* [REQUIRED WORK]
Give back, exactly as written, the lines from the beginning of the listing through the one that contains "dish=1.0 * MM, cavity_radius=4.4".

# start of DATA ENTRIES

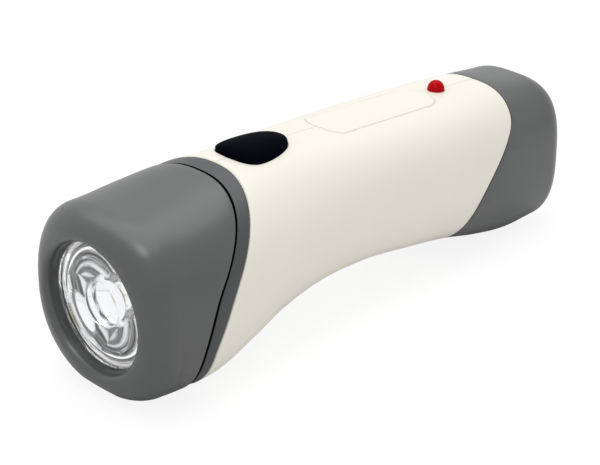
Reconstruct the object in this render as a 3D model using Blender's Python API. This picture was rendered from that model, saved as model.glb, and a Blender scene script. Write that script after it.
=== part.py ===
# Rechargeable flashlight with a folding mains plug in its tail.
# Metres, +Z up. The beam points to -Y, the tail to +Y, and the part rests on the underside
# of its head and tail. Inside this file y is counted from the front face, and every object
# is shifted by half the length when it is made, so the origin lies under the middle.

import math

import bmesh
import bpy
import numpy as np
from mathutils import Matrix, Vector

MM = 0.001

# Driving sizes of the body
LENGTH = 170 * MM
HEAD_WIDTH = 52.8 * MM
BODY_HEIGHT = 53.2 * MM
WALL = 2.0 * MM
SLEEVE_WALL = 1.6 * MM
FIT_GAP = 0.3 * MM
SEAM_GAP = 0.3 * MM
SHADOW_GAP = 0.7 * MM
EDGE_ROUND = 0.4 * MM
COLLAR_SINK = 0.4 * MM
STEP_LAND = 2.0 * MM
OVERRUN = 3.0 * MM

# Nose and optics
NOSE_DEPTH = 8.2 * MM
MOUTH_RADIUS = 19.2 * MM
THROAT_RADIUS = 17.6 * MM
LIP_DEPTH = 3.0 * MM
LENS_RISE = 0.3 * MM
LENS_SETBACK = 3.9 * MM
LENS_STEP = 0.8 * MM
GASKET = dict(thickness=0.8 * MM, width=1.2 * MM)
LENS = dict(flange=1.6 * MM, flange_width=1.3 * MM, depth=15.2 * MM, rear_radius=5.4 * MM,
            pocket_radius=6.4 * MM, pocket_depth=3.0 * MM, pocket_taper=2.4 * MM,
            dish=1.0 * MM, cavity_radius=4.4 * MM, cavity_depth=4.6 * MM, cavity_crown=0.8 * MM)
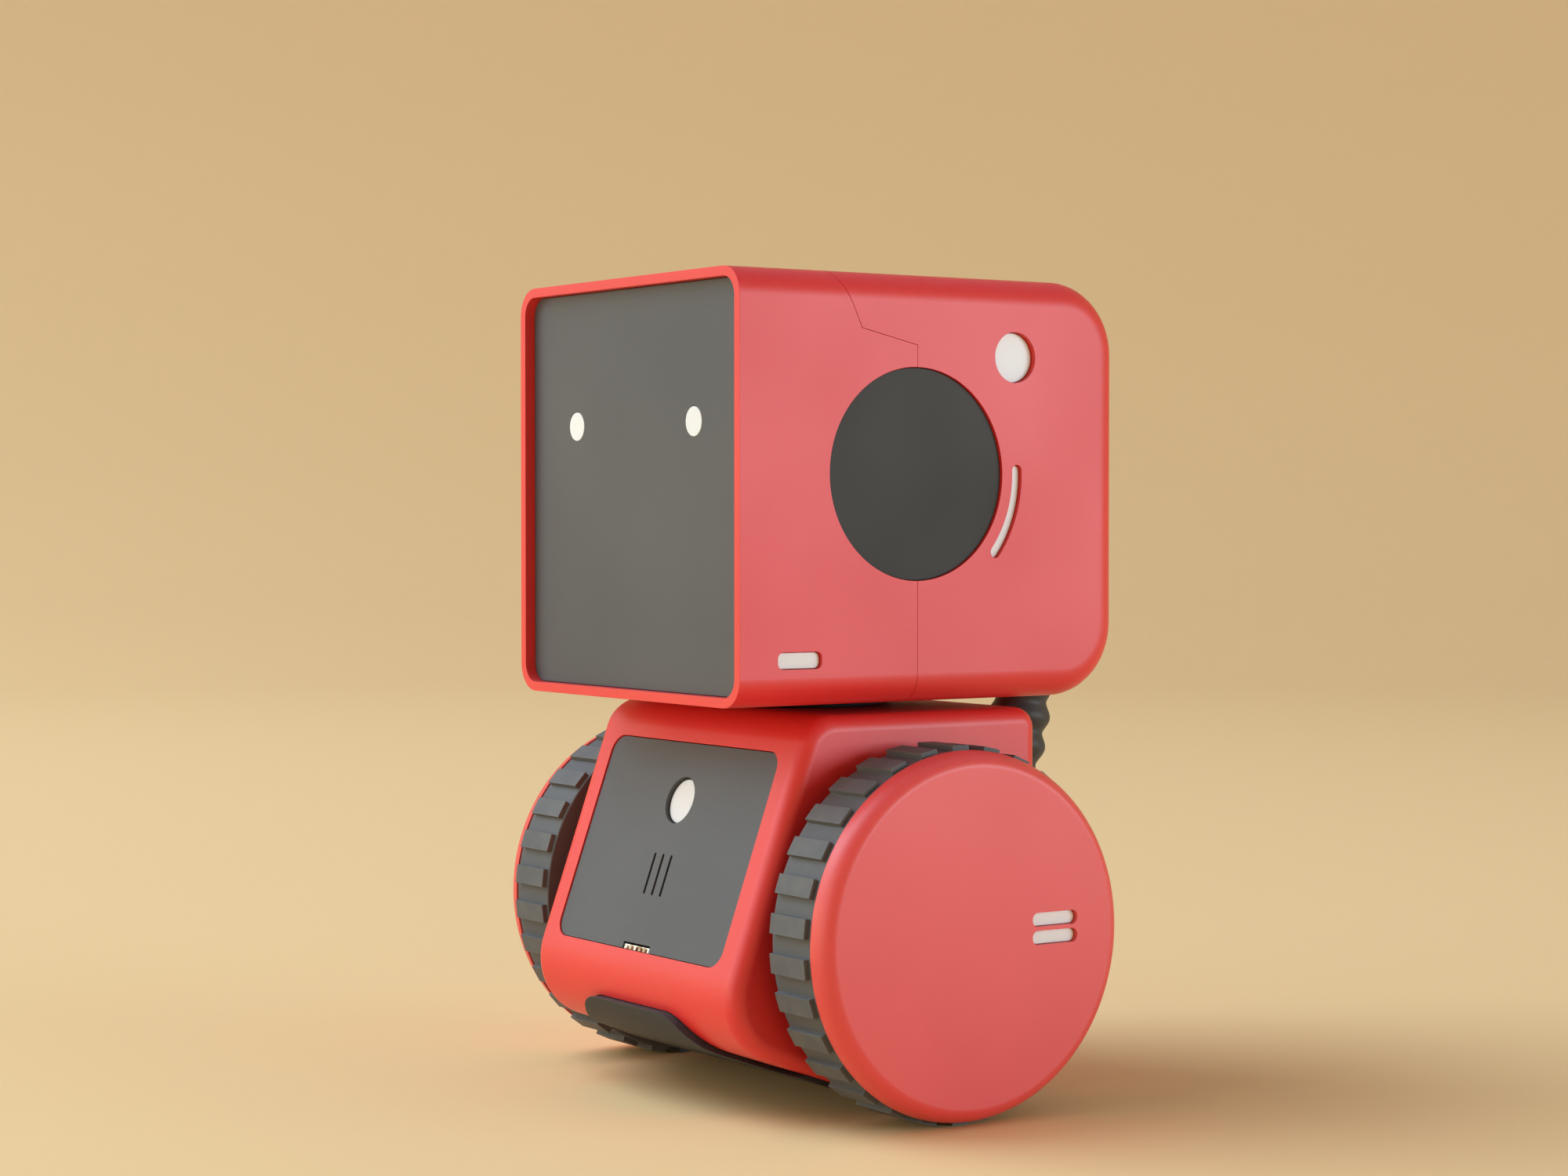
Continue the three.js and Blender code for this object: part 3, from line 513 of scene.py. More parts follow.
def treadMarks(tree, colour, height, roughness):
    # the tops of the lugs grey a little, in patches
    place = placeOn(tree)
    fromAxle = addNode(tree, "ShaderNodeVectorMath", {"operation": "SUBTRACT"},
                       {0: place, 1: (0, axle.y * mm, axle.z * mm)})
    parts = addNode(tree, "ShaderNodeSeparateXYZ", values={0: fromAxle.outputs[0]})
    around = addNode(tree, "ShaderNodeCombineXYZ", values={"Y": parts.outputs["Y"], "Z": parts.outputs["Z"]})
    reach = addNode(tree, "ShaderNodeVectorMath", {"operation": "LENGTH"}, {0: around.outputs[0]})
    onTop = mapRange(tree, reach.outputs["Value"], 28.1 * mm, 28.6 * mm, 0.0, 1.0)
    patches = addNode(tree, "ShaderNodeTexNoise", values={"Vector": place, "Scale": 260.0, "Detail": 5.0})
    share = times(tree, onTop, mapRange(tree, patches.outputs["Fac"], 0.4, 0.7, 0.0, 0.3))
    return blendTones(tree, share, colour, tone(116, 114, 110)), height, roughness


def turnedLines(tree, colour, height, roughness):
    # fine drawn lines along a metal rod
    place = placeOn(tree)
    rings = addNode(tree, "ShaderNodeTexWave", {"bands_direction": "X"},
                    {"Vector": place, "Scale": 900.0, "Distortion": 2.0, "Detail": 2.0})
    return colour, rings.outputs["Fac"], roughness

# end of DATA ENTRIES

* [SOLUTION FOR THIS EXERCISE]
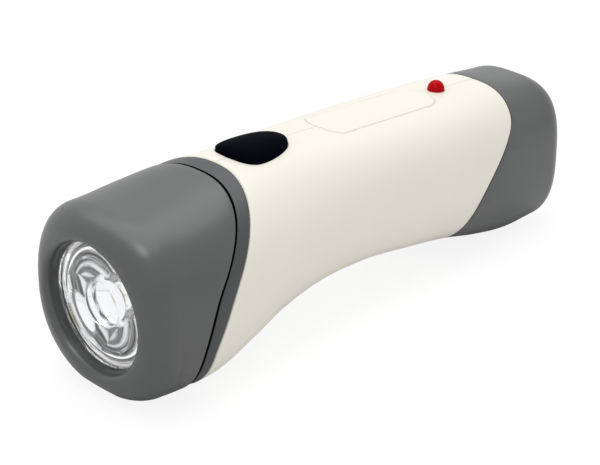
Reconstruct the object in this render as a 3D model using Blender's Python API. This picture was rendered from that model, saved as model.glb, and a Blender scene script. Write that script after it.
=== part.py ===
# Rechargeable flashlight with a folding mains plug in its tail.
# Metres, +Z up. The beam points to -Y, the tail to +Y, and the part rests on the underside
# of its head and tail. Inside this file y is counted from the front face, and every object
# is shifted by half the length when it is made, so the origin lies under the middle.

import math

import bmesh
import bpy
import numpy as np
from mathutils import Matrix, Vector

MM = 0.001

# Driving sizes of the body
LENGTH = 170 * MM
HEAD_WIDTH = 52.8 * MM
BODY_HEIGHT = 53.2 * MM
WALL = 2.0 * MM
SLEEVE_WALL = 1.6 * MM
FIT_GAP = 0.3 * MM
SEAM_GAP = 0.3 * MM
SHADOW_GAP = 0.7 * MM
EDGE_ROUND = 0.4 * MM
COLLAR_SINK = 0.4 * MM
STEP_LAND = 2.0 * MM
OVERRUN = 3.0 * MM

# Nose and optics
NOSE_DEPTH = 8.2 * MM
MOUTH_RADIUS = 19.2 * MM
THROAT_RADIUS = 17.6 * MM
LIP_DEPTH = 3.0 * MM
LENS_RISE = 0.3 * MM
LENS_SETBACK = 3.9 * MM
LENS_STEP = 0.8 * MM
GASKET = dict(thickness=0.8 * MM, width=1.2 * MM)
LENS = dict(flange=1.6 * MM, flange_width=1.3 * MM, depth=15.2 * MM, rear_radius=5.4 * MM,
            pocket_radius=6.4 * MM, pocket_depth=3.0 * MM, pocket_taper=2.4 * MM,
            dish=1.0 * MM, cavity_radius=4.4 * MM, cavity_depth=4.6 * MM, cavity_crown=0.8 * MM)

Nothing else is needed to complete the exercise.